Copy each line with the word "bodies" in it.
--- STORED ROWS ---
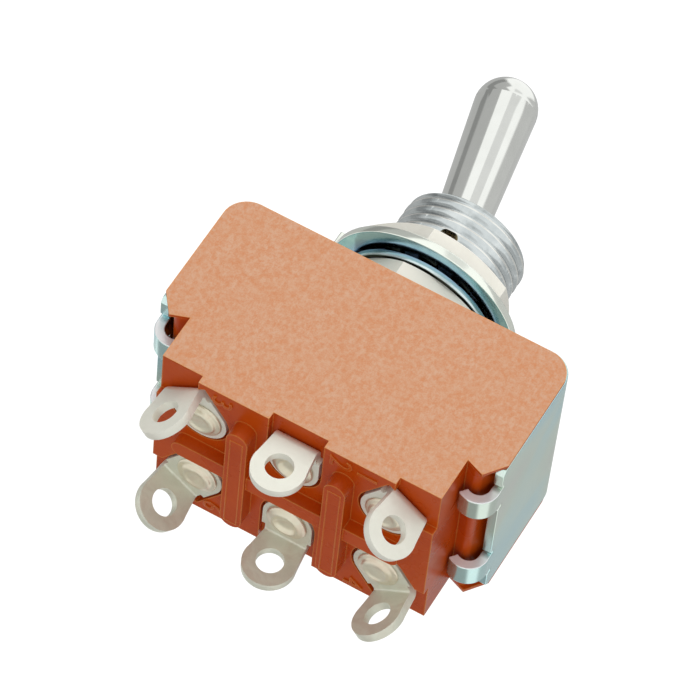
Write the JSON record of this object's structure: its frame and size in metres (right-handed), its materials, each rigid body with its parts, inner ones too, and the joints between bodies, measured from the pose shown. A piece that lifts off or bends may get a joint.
---
--- STORED ROWS ---
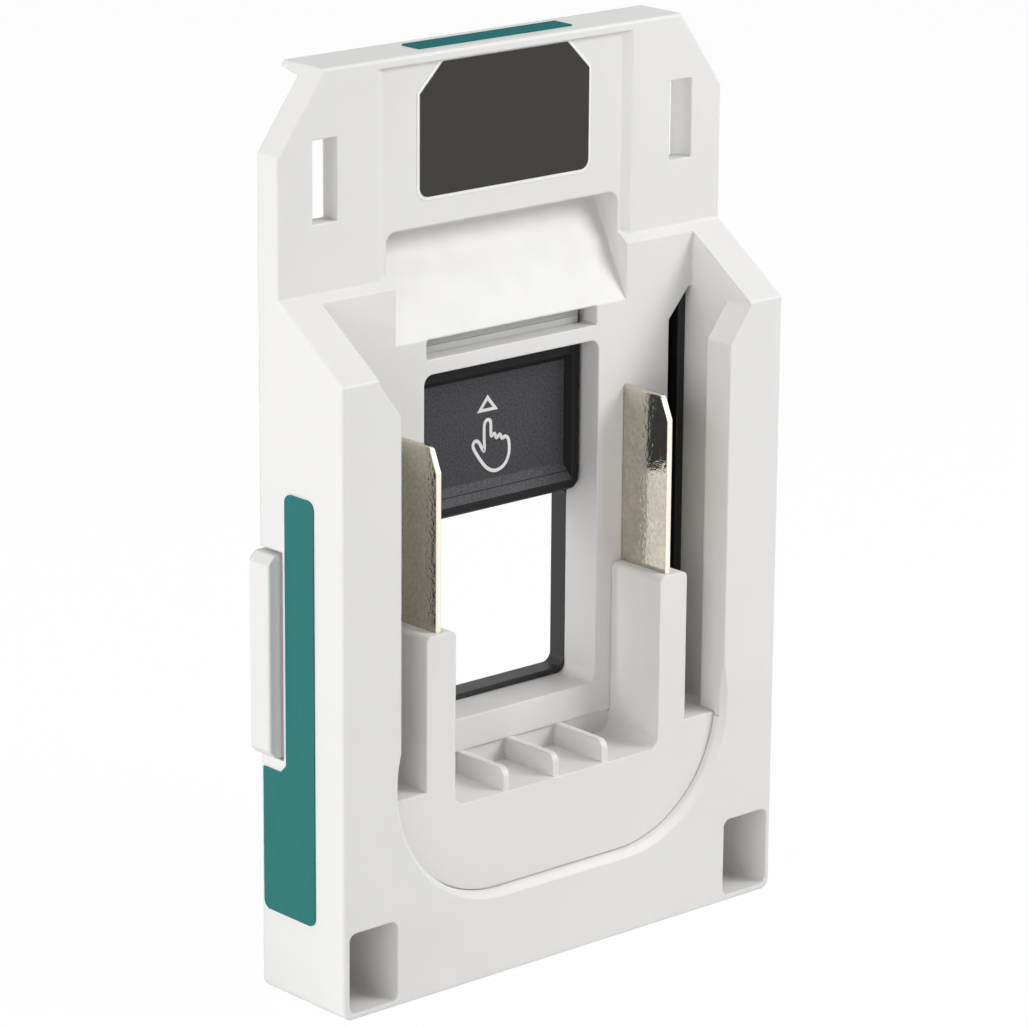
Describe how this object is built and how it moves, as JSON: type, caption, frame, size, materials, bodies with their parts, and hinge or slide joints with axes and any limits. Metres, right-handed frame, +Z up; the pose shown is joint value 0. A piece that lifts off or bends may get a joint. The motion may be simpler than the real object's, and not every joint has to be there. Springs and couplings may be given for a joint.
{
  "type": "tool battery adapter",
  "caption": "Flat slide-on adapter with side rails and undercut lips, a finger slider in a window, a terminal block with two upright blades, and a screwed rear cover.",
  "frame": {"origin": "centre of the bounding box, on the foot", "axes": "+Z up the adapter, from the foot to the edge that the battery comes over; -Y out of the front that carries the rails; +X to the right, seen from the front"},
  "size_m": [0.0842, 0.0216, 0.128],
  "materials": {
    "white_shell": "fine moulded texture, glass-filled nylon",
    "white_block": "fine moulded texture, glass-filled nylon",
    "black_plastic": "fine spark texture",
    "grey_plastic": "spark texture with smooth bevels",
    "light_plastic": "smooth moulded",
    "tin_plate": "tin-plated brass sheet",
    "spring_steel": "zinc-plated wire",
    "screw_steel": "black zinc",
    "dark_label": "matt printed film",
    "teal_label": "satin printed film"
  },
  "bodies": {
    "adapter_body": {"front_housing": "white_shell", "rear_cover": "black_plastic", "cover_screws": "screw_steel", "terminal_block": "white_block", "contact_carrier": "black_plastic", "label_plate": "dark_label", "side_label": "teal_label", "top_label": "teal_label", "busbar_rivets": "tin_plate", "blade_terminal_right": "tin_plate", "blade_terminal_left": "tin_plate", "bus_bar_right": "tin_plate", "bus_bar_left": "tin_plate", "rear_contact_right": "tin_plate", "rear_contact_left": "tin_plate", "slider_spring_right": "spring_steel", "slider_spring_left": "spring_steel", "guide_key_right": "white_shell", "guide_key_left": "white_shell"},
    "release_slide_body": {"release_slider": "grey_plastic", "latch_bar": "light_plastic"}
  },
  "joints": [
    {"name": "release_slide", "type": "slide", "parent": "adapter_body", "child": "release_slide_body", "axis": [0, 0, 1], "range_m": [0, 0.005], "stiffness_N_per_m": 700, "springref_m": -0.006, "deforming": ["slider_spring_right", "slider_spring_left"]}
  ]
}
---
--- STORED ROWS ---
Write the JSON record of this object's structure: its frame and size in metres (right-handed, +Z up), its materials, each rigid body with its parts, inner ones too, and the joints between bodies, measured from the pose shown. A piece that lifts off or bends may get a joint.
---
# SOLUTION BELOW:
Write the JSON record of this object's structure: its frame and size in metres (right-handed), its materials, each rigid body with its parts, inner ones too, and the joints between bodies, measured from the pose shown. A piece that lifts off or bends may get a joint.
Describe how this object is built and how it moves, as JSON: type, caption, frame, size, materials, bodies with their parts, and hinge or slide joints with axes and any limits. Metres, right-handed frame, +Z up; the pose shown is joint value 0. A piece that lifts off or bends may get a joint. The motion may be simpler than the real object's, and not every joint has to be there. Springs and couplings may be given for a joint.
  "bodies": {
Write the JSON record of this object's structure: its frame and size in metres (right-handed, +Z up), its materials, each rigid body with its parts, inner ones too, and the joints between bodies, measured from the pose shown. A piece that lifts off or bends may get a joint.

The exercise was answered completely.